Whoops. I grew out of my work clothes. My weight started creeping up after my surgery in January, but this summer’s good times with it’s food and wine popped the button. When I was younger, I would have cried as I tried on all of the pants and skirts in my closet, desperate for just one pair to fit. I huffed at myself in the mirror tonight, but I didn’t cry. I developed a stress headache, but I didn’t cry.
I’ve carried too much weight around with me for most of my life. Sometimes it was only five pounds, occasionally ten times that. For one glorious summer I was actually at the very bottom of my CDC determined healthy weight range, but I only ate fat free cheese and fig newtons. Then I spent most of my 20’s hovering at the top of the range. And then I just blew off caring about the range altogether. So I’ve been there and back… and there and back again.
I’ve done Weight Watchers with some success. When I was younger, I could lose 10 pounds just by keeping busy. I’m not that lucky anymore. But I do exercise. I can be sporadic, but at least I’m not a couch potato. I eat lots of veggies and whole grains and lean meats. “Lots” being the operative word. My portion sizes are as plump as I am.

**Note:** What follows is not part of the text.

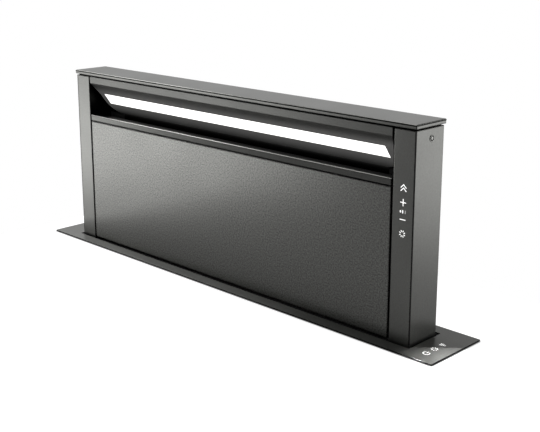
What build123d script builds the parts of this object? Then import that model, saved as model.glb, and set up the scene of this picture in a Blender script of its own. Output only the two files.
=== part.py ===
from build123d import *
import math
import os

# A worktop downdraft vent, raised. Millimetres, +Z up, front towards -Y, right end towards +X.
# The origin is the middle of the worktop cut-out, at the worktop's surface.

# ---- driving dimensions -------------------------------------------------------------------

# tower
tower_width = 782.0
tower_depth = 64.6
tower_shift = -1.0
lift_travel = 319.0
cap_thick = 6.6
cap_overhang = 2.0
cap_wall = 2.0
cap_gap = 2.6
cap_corner = 1.0
cap_bevel = 0.5
neck_inset = 3.0
neck_wall = 2.5
pillar_width = 36.6
pillar_wall = 1.5
pillar_corner = 0.8
pillar_foot = -8.0
groove = 3.0
sheet = 1.2
back_lip = 4.0
plug_setback = 36.6
plug_drop = 14.6
plug_radius = 5.0
plug_high = 0.8
plug_shank = 2.0
plug_length = 6.0
plug_bevel = 0.3

# cover plate and what lies between it and the worktop
plate_reach = 37.5
plate_depth = 120.6
plate_thick = 1.5
plate_corner = 2.0
plate_bevel = 0.4
slot_gap_side = 4.0
slot_gap_front = 5.7
gasket_thick = 1.0
gasket_inset = 2.0
gasket_clear = 0.5
frame_inset_side = 11.0
frame_inset_front = 4.3
frame_gap_side = 4.0
frame_gap_front = 3.0
frame_lip = 12.0
frame_sheet = 1.0
foil_width = 24.0
foil_length = 72.0
foil_inset = 27.5
foil_y = -14.0
foil_clear = 0.3

# intake: sill, deflector and light
band_height = 11.8
intake_gap = 60.0
sill_height = 10.3
sill_depth = 17.3
sill_drop = 35.0
sill_fillet = 0.6
tab_setback = 4.0
deflector_angle = 54.0
deflector_length = 70.0
deflector_taper = 27.0
deflector_narrowing = 10.4
deflector_corner = 30.0
deflector_tab_inset = 8.0
strip_end_gap = 13.5
strip_height = 23.5
strip_from_edge = 36.2
strip_thick = 3.0
strip_clear = 0.3
strip_ledge = 2.0
strip_corner = 0.5
channel_depth = 12.0
channel_margin = 3.0
channel_floor = 1.2
board_thick = 1.6
board_clear = 0.5

# front panel, which tilts forward on two pins
panel_foot_gap = 2.0
panel_gap = 1.7
panel_thick = 1.5
panel_deep = 13.2
panel_fillet = 0.5
pin_inset = 3.3
pin_rise = 6.0
pin_radius = 1.5
pin_length = 16.0
pin_end_gap = 0.1
fit_clear = 0.05
magnet_width = 30.0
magnet_height = 12.0
magnet_inset = 61.4
magnet_corner = 1.5
magnet_clear = 0.1

# grease filters and the frame that they stand in
clean_duct_depth = 17.3
filter_ledge = -6.0
filter_headroom = 20.5
filter_side_gap = 7.9
filter_mid_gap = 1.5
filter_thick = 9.0
filter_rim = 14.0
filter_pleats = 24
pleat_front_gap = 1.5
pleat_back_gap = 2.5
pleat_sheet = 1.0
window_margin = 22.0
lip_overlap = 3.0
tray_setback = 2.0
tray_lip = 6.0
pull_width = 46.0
pull_height = 7.0
pull_deep = 2.5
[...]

So as I stood in front of the mirror in my skin tight work pants (hey, at least I could zip them up!), I thought, “So what are you going to do about it?” Well, I’m going to cut back on my Coke consumption, which has skyrocketed this summer. That will save 280 calories a day. That’s 1,960 calories a week. (Good grief, is it really?!) You have to cut or burn 3,500 calories to lose a pound, so I’ll have to cut back on food too. Oh, how I love to eat. I think I’ll have to cut back to 1500 calories a day. Any less than that and I’ll be hateful. I’m not sure how many calories I’ve been eating, so I don’t know how much that will save. And, then, of course I have to stop putzing around and make every scheduled workout. Six days a week. I already do a ton of cardio, so I need to add in weight training. Muscle burns calories. So what am I going to do about it? That’s what I’m going to do about it. I’m guessing I need to lose 10 pounds to fit back into my clothes. Fifteen pounds wouldn’t hurt. So I’ll start with a goal of 15 pounds lost by October 11th. We’ll reassess at that point.
Of course, it would be nice if I didn’t have to spend so much time thinking about my weight and feel inadequate because I don’t manage it well. Every year I promise myself that this will be the year I am done dealing with it. I will be healthy. I will be fit. I will make the CDC proud. Too bad there isn’t a fortune
cookie box you can crack open to reveal the secrets of why you do destructive things to yourself. Truth is I don’t want to lose weight because I need to be the fashion magazine version of attractive. I want to lose weight because I want to progress as a person and leave behind this albatross. And, OK, I want to fit into my pants.
(And for the record, if you are a grown woman who still talks about other people’s weight, then I’m going to need you to go out and get yourself a hobby.)
All Done Reading: Juliet, Naked by Nick Hornby; Now Reading: The Happiness Project (No, I’m not unhappy. I’ll explain tomorrow.)
Training Log: Kind of blew today, but tomorrow is running and yoga. Time to pull up my extra large big girl panties and get on with it.